● **Work to do**:
Go through the listing and write out all of it exactly.
◆ ◆ ◆ ◆
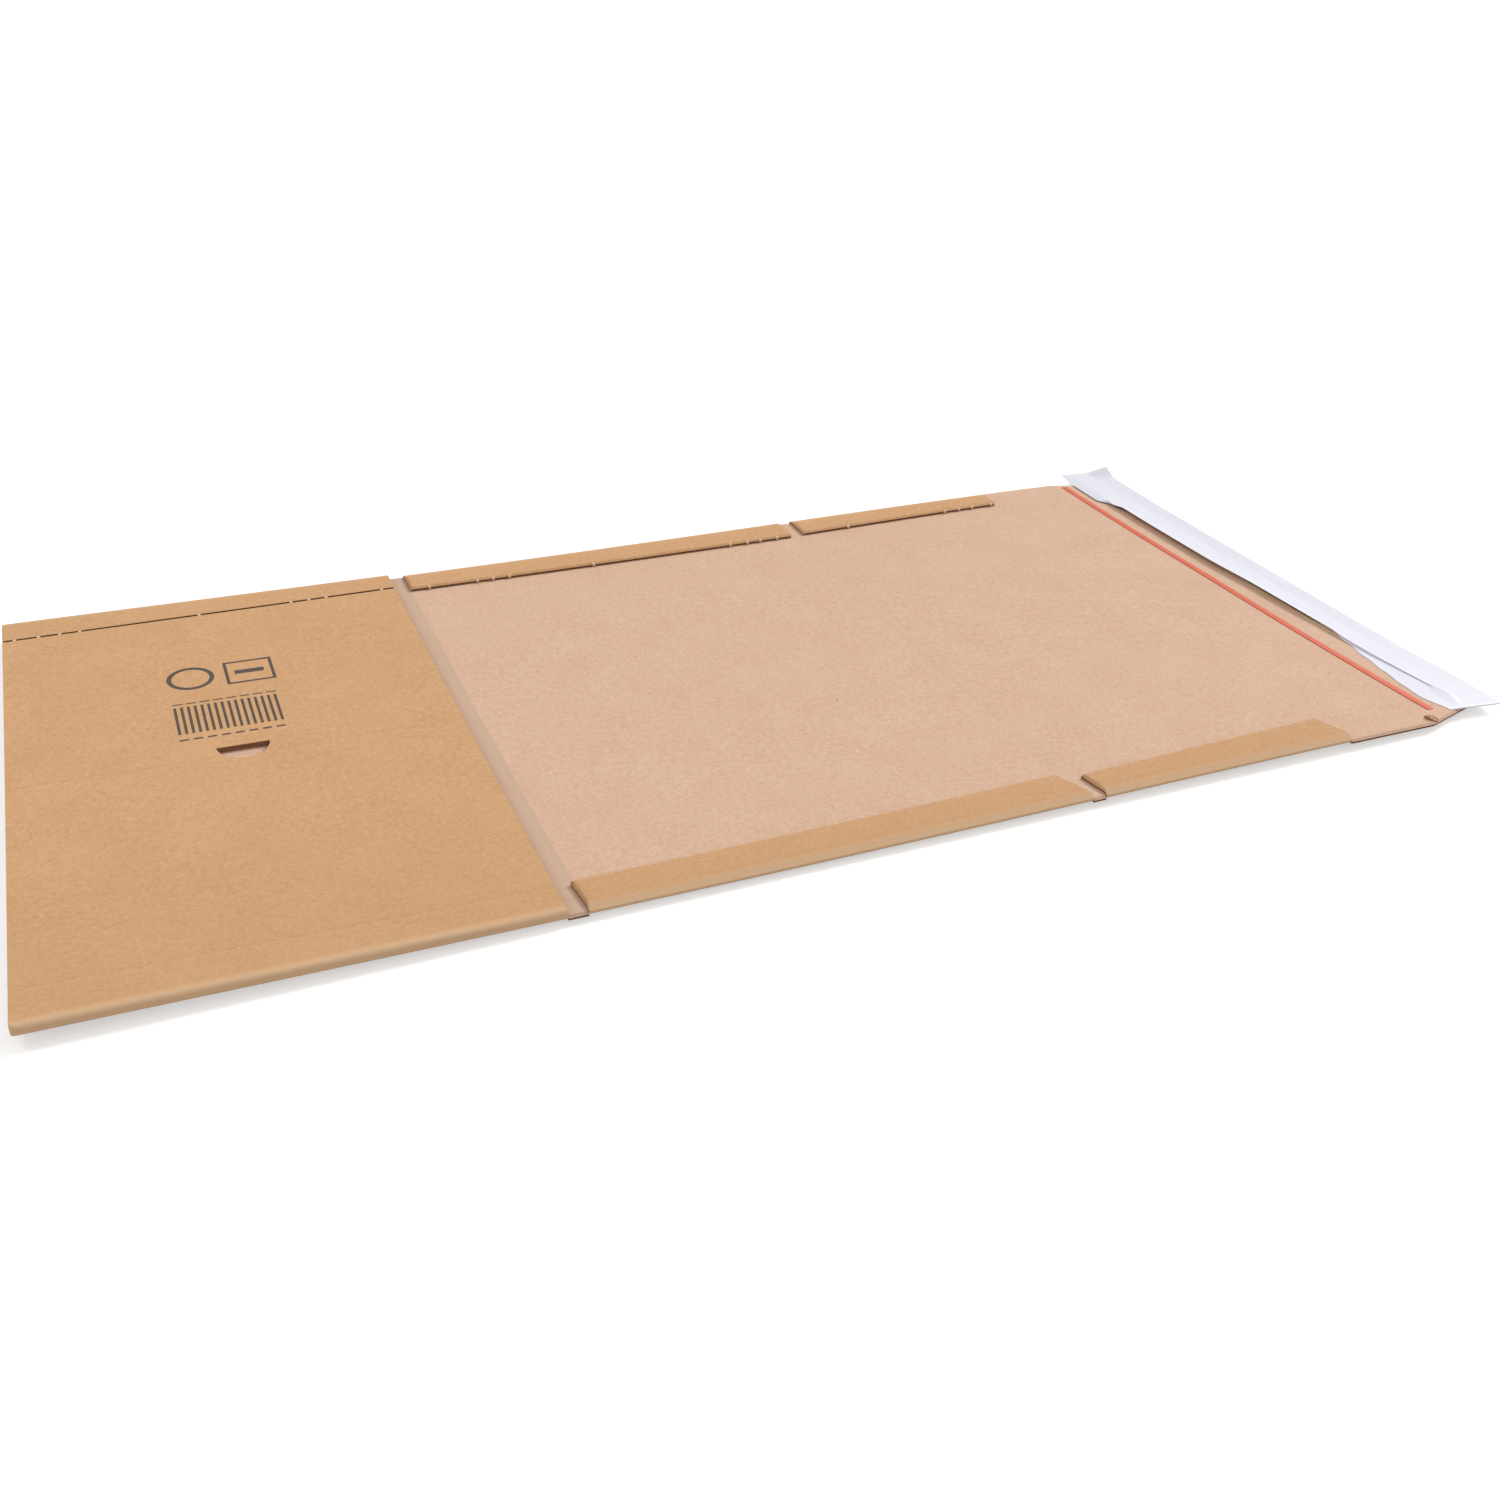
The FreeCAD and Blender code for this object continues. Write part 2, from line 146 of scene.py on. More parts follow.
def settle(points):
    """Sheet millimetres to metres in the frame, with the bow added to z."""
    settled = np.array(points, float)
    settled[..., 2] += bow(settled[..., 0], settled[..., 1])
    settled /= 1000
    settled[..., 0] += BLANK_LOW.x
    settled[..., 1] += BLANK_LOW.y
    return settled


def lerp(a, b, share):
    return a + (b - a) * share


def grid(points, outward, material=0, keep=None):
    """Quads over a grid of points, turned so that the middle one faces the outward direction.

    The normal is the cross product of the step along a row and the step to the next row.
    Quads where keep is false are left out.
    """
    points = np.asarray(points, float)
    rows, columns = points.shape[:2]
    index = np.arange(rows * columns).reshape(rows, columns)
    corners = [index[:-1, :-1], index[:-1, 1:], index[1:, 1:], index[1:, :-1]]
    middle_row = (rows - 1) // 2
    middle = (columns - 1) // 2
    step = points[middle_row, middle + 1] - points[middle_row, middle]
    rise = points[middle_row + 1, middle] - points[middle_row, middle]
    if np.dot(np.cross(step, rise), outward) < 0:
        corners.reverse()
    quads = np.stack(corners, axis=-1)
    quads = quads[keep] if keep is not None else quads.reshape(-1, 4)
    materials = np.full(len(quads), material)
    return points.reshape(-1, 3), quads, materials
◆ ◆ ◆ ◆
● **Task answer**:
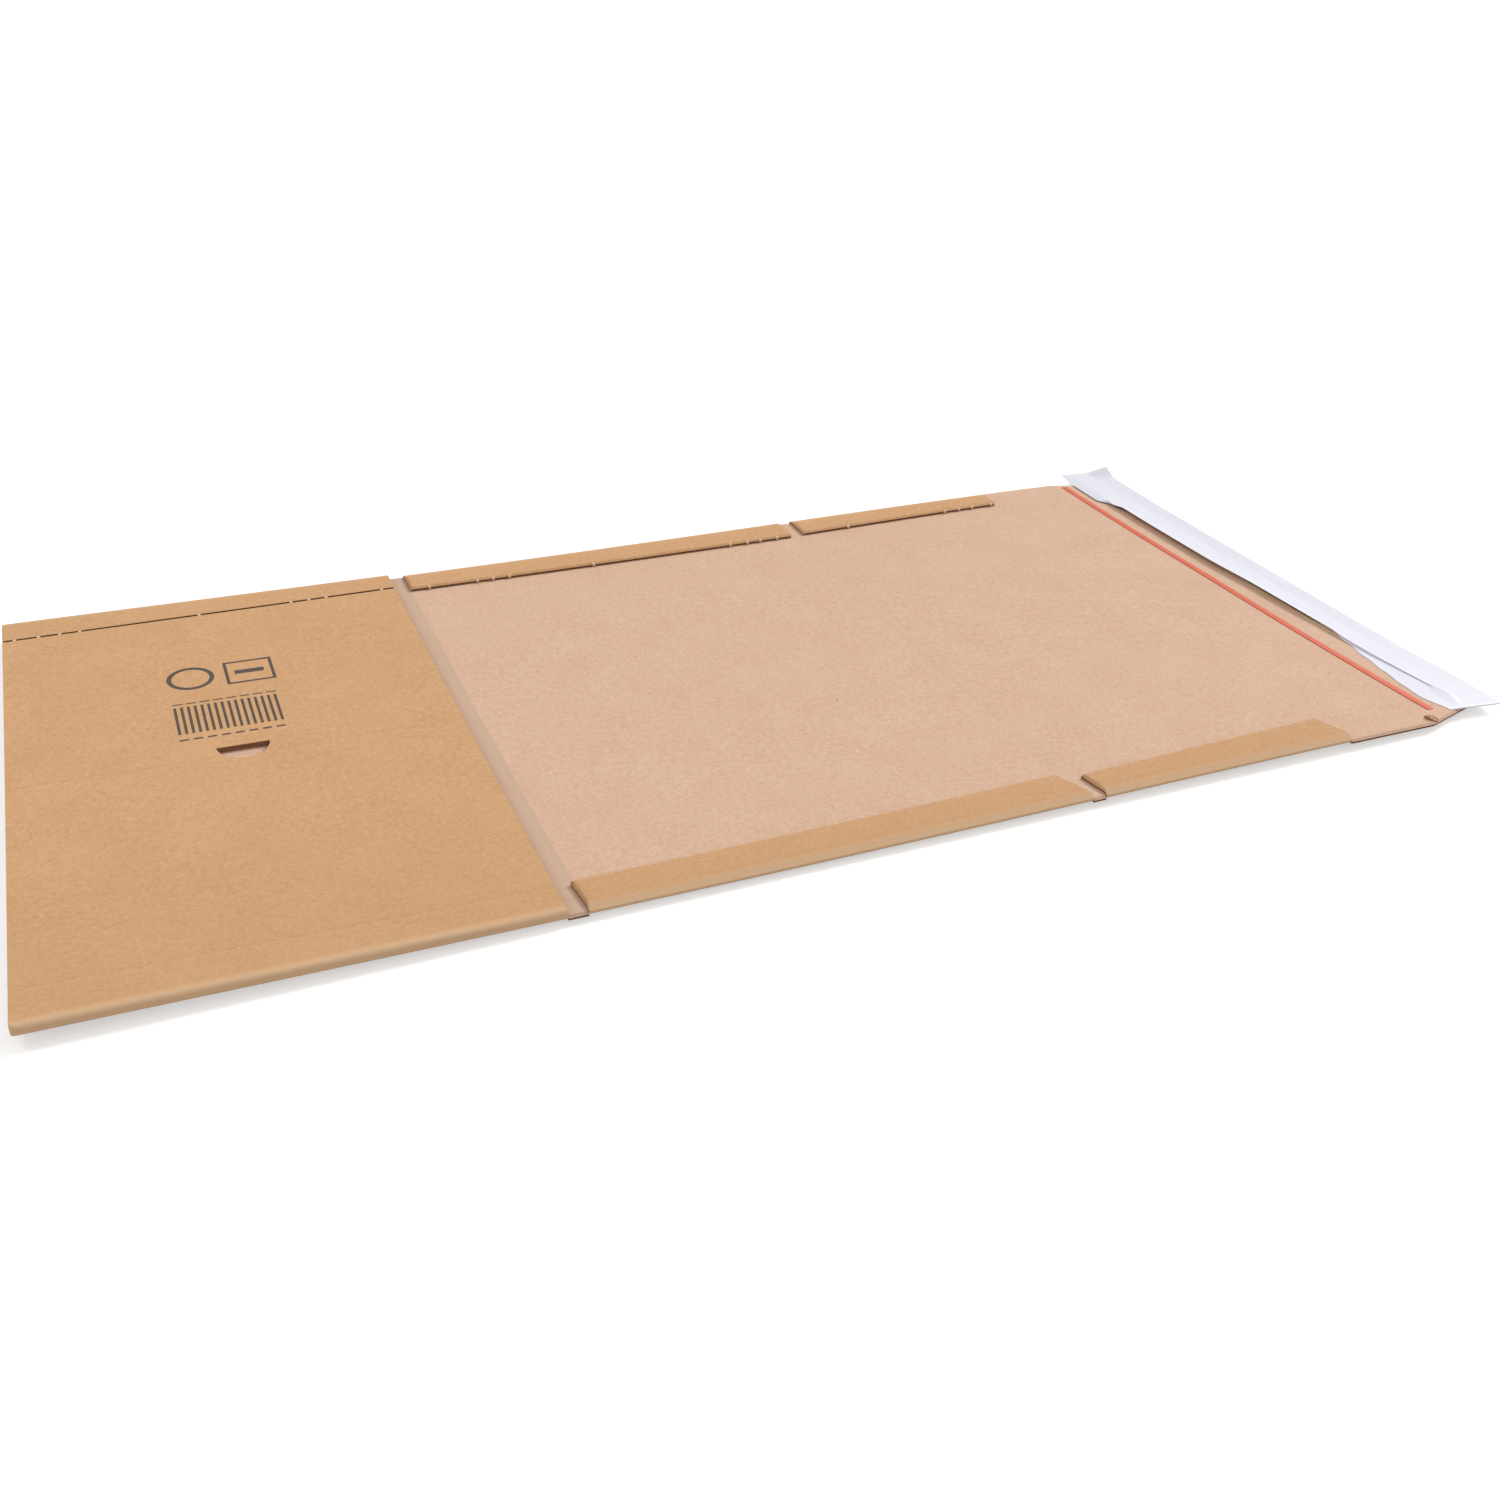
The FreeCAD and Blender code for this object continues. Write part 2, from line 146 of scene.py on. More parts follow.
def settle(points):
    """Sheet millimetres to metres in the frame, with the bow added to z."""
    settled = np.array(points, float)
    settled[..., 2] += bow(settled[..., 0], settled[..., 1])
    settled /= 1000
    settled[..., 0] += BLANK_LOW.x
    settled[..., 1] += BLANK_LOW.y
    return settled


def lerp(a, b, share):
    return a + (b - a) * share


def grid(points, outward, material=0, keep=None):
    """Quads over a grid of points, turned so that the middle one faces the outward direction.

    The normal is the cross product of the step along a row and the step to the next row.
    Quads where keep is false are left out.
    """
    points = np.asarray(points, float)
    rows, columns = points.shape[:2]
    index = np.arange(rows * columns).reshape(rows, columns)
    corners = [index[:-1, :-1], index[:-1, 1:], index[1:, 1:], index[1:, :-1]]
    middle_row = (rows - 1) // 2
    middle = (columns - 1) // 2
    step = points[middle_row, middle + 1] - points[middle_row, middle]
    rise = points[middle_row + 1, middle] - points[middle_row, middle]
    if np.dot(np.cross(step, rise), outward) < 0:
        corners.reverse()
    quads = np.stack(corners, axis=-1)
    quads = quads[keep] if keep is not None else quads.reshape(-1, 4)
    materials = np.full(len(quads), material)
    return points.reshape(-1, 3), quads, materials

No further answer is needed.